The nyatiti player that Adam stumbled across that day was an incredibly accomplished musician named Joseph Nyamungu. He had only recently moved to Nairobi from his home village of Uranga, which is clear across Kenya near the Ugandan border, just a few kilometers north of Lake Victoria. Nyamungu was orphaned as a baby and was literally raised by his village, which is basically a large extended family. He never attended a single day of formal school and, for most of his life, only spoke the language of the Luo Tribe, although by 2001 he had picked up the Nairobi street dialect of Swahili, which is the common language of east and South Africa. To this day he speaks only a few words of English. Some of the other street musicians were fluent in English, so Adam was able to ask questions using them as translators.
Long story short, Adam began taking nyatiti lessons from Nyamungu and the two soon became fast friends. Nyamungu is a master musician, with same intensity and depth of knowledge that a top concert violinist would have in American culture. He is a demanding teacher and Adam soon found himself deeply involved with the nyatiti, meanwhile becoming fluent in Swahili and the culture of the Luo tribe. Before the year was over, Adam had graduated as a journeyman nyatiti player, which included a couple of extended visits to Nyamungu's home village and finally a formal ceremony of acknowledgment from the village, which included the gift of a piece of land where Adam can build a house if he so chooses. It was a profound experience for Adam and he kept in touch with Nyamungu, and many other Kenyan friends, after returning to the U.S. to finish his college education and start his career.
Fast forward to last year, when Adam was able to carve out three months of free time between jobs. He spent the time in Kenya, renewing his friendships and particularly spending time with his great friend, Nyamungu. Adam invited me to join him for a couple of weeks, which I eagerly did. On my first day in Nairobi, jet lagged and culture shocked, Adam took me down to the National Theater to meet Nyamungu. By now, he has become quite a fixture and has the formal support of the National Theater. He has an "office", which is a quiet, shady spot in front of the theater and a closet in the theater where he can safe store his instruments and tools. He was very welcoming to me, mostly because he is just a great guy, but also because in Kenyan culture, parents are highly respected. I quickly had to learn my new name - Baba Adam - Adam's father.
Before I had arrived in Kenya Adam and Nyamungu had decided to start a commercial fish farm on Nyamungu's land in Uranga. I actually brought 180 pounds of solar panels and pumps with me on the airplane, which was an adventure in itself. The three of us spent the next couple of days rounding up parts and equipment for the fishpond and then rode the chaotic country bus for 15 hours overnight from Nairobi to Uranga. I spent most of my time in Africa living deep in the bush working with Nyamungu, Adam and their partners getting the fish pond up and running. We had many adventures and treasure my memories from that great time. I grew to have great respect for Nyamungu's musical skills and enjoyed his outgoing personality. He is quite a celebrity in Uranga and, of course, knows everyone. I remarked to Adam that walking around Uranga with Nyamungu reminded me of walking around Tofte with Jan Horak. You have to stop and talk to everyone.

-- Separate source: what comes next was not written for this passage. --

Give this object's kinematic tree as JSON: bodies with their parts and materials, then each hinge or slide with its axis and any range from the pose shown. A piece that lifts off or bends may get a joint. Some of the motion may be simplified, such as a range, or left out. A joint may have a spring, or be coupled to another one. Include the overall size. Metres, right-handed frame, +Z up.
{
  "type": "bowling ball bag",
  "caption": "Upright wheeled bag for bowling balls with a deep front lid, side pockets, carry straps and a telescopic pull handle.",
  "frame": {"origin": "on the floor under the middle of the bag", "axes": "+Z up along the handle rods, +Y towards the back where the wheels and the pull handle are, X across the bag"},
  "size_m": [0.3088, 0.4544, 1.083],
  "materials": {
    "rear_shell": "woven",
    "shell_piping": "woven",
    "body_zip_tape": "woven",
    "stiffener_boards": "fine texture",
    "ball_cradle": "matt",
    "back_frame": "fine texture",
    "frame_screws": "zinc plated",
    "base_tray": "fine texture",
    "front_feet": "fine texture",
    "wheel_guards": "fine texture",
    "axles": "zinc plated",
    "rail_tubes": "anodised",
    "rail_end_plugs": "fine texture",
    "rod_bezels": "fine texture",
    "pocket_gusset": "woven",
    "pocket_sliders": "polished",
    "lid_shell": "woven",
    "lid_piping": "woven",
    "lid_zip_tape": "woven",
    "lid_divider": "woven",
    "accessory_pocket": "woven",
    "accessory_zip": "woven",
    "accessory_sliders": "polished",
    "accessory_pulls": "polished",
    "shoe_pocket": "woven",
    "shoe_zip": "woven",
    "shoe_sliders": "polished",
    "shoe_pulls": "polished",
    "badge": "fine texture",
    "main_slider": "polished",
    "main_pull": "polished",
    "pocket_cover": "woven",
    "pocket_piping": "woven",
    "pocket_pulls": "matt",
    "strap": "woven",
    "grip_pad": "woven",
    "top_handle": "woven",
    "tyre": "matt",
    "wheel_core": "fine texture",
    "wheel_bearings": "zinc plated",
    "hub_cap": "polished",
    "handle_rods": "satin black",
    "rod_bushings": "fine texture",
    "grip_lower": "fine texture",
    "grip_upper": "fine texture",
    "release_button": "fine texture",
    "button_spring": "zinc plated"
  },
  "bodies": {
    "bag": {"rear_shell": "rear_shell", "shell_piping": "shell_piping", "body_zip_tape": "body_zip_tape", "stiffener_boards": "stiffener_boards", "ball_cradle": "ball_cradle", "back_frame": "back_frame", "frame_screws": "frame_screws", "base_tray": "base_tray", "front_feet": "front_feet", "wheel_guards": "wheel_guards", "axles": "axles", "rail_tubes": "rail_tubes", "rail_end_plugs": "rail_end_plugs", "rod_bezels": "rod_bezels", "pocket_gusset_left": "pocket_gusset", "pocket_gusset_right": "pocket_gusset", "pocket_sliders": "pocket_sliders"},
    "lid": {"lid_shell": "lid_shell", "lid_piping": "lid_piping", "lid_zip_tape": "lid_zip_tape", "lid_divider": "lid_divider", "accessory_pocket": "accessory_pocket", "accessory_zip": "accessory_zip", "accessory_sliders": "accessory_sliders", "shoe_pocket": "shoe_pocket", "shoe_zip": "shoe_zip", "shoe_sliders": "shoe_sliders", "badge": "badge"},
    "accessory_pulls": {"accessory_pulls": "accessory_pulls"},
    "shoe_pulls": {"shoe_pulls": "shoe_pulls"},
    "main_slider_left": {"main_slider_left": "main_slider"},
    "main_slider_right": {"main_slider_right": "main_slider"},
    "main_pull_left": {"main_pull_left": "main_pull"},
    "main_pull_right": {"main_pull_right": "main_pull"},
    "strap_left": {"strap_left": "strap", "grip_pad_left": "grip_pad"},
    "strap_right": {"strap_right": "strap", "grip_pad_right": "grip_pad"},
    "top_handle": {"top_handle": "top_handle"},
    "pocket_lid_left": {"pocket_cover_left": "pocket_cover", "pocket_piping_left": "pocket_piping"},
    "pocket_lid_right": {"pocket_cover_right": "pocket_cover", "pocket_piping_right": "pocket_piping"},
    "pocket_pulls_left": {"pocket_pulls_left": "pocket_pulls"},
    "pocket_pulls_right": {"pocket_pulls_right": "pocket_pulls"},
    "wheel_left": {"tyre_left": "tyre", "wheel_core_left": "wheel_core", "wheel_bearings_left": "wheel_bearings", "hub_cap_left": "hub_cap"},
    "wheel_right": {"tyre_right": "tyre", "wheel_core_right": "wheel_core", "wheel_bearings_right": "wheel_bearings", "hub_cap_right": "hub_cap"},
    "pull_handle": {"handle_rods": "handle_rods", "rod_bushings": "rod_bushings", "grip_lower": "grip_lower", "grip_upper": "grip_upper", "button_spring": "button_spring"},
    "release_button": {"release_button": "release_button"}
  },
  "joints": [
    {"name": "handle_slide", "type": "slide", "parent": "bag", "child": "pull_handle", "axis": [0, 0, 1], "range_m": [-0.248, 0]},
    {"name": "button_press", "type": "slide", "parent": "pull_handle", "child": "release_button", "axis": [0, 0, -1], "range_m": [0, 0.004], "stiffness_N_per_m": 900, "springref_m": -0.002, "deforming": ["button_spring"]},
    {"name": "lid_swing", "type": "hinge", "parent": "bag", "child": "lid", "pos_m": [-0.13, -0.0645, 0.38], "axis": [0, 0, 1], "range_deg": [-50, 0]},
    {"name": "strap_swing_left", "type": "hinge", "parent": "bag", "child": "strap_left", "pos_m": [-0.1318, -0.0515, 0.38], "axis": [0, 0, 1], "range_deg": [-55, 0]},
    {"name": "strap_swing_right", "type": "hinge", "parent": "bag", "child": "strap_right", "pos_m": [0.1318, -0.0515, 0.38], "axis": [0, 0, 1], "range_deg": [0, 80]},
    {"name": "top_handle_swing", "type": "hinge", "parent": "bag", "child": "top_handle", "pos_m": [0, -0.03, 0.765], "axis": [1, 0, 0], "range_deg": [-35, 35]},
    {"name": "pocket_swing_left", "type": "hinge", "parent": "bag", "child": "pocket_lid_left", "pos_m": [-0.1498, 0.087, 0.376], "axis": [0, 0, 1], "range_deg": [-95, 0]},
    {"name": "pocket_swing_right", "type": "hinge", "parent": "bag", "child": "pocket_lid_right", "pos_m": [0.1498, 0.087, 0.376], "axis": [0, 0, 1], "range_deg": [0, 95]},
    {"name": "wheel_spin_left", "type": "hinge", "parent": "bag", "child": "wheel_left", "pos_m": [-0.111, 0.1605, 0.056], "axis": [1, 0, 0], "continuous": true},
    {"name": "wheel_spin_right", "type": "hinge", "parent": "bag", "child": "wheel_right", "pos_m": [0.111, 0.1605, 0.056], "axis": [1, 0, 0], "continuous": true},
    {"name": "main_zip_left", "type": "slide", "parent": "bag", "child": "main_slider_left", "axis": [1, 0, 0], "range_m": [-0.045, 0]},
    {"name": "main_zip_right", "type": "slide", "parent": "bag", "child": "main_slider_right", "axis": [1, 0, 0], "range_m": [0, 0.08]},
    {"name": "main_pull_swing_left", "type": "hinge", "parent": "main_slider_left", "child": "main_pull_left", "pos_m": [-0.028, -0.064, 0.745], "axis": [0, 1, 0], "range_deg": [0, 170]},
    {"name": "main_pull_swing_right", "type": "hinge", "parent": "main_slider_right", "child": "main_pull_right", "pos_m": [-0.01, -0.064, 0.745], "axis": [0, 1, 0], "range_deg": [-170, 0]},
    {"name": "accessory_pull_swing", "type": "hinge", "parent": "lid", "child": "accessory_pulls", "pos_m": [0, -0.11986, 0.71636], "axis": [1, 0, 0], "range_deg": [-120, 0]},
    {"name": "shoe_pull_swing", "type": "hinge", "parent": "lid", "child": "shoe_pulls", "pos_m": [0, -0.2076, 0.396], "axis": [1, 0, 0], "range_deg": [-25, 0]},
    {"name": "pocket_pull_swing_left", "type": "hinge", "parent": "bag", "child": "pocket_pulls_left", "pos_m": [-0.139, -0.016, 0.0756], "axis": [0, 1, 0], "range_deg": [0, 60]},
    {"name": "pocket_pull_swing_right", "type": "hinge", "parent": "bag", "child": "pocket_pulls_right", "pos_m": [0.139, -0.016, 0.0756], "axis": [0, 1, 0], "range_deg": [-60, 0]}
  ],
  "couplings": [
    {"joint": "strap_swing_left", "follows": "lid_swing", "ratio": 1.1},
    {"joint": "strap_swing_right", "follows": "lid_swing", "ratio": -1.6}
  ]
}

Shortly after I left Africa, Nyamungu formed a band with a drummer friend and some young British musicians who had traveled to Kenya to experience tribal music. As Nyamungu put it, "We jammed and there was good chemistry, so we formed a band." With Adam's help, the British musicians arranged for Nyamungu and his English-speaking drummer to travel to Britain for some gigs. The band, with Nyamungu taking the leadership role, was an instant hit in London and they went on to play around the festival circuit in Europe most of the summer. They shared the stage with some of the biggest names in the European rock scene and garnered rave reviews. Their name is The Owiny Sigoma Band and the recording of their song; "Wires" made its way, with no help from me, all the way to WTIP in Cook County, Minnesota.